#### [Set task]
Restate every line of the material, word for word.

────────

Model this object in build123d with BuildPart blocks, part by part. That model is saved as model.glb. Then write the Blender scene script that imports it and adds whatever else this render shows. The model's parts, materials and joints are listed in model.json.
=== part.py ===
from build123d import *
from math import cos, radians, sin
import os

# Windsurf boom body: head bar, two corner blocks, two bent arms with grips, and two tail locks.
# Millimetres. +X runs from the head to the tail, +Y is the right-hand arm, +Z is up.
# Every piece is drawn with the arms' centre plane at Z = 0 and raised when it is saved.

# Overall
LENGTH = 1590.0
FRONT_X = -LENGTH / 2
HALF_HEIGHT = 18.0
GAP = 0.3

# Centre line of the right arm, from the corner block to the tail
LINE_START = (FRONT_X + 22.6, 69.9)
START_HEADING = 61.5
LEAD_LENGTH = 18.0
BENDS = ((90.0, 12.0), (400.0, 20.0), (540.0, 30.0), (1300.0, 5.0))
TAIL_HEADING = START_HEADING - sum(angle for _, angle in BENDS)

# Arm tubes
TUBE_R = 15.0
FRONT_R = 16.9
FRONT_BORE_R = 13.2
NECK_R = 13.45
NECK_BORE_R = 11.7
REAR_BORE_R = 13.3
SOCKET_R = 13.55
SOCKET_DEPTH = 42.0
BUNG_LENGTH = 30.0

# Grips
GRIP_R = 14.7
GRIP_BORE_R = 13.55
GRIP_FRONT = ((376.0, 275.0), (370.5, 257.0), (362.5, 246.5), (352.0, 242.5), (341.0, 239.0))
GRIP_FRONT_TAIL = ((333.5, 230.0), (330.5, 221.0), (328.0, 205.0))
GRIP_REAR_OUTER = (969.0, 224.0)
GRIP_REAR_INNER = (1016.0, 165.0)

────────

#### [Response]
Model this object in build123d with BuildPart blocks, part by part. That model is saved as model.glb. Then write the Blender scene script that imports it and adds whatever else this render shows. The model's parts, materials and joints are listed in model.json.
=== part.py ===
from build123d import *
from math import cos, radians, sin
import os

# Windsurf boom body: head bar, two corner blocks, two bent arms with grips, and two tail locks.
# Millimetres. +X runs from the head to the tail, +Y is the right-hand arm, +Z is up.
# Every piece is drawn with the arms' centre plane at Z = 0 and raised when it is saved.

# Overall
LENGTH = 1590.0
FRONT_X = -LENGTH / 2
HALF_HEIGHT = 18.0
GAP = 0.3

# Centre line of the right arm, from the corner block to the tail
LINE_START = (FRONT_X + 22.6, 69.9)
START_HEADING = 61.5
LEAD_LENGTH = 18.0
BENDS = ((90.0, 12.0), (400.0, 20.0), (540.0, 30.0), (1300.0, 5.0))
TAIL_HEADING = START_HEADING - sum(angle for _, angle in BENDS)

# Arm tubes
TUBE_R = 15.0
FRONT_R = 16.9
FRONT_BORE_R = 13.2
NECK_R = 13.45
NECK_BORE_R = 11.7
REAR_BORE_R = 13.3
SOCKET_R = 13.55
SOCKET_DEPTH = 42.0
BUNG_LENGTH = 30.0

# Grips
GRIP_R = 14.7
GRIP_BORE_R = 13.55
GRIP_FRONT = ((376.0, 275.0), (370.5, 257.0), (362.5, 246.5), (352.0, 242.5), (341.0, 239.0))
GRIP_FRONT_TAIL = ((333.5, 230.0), (330.5, 221.0), (328.0, 205.0))
GRIP_REAR_OUTER = (969.0, 224.0)
GRIP_REAR_INNER = (1016.0, 165.0)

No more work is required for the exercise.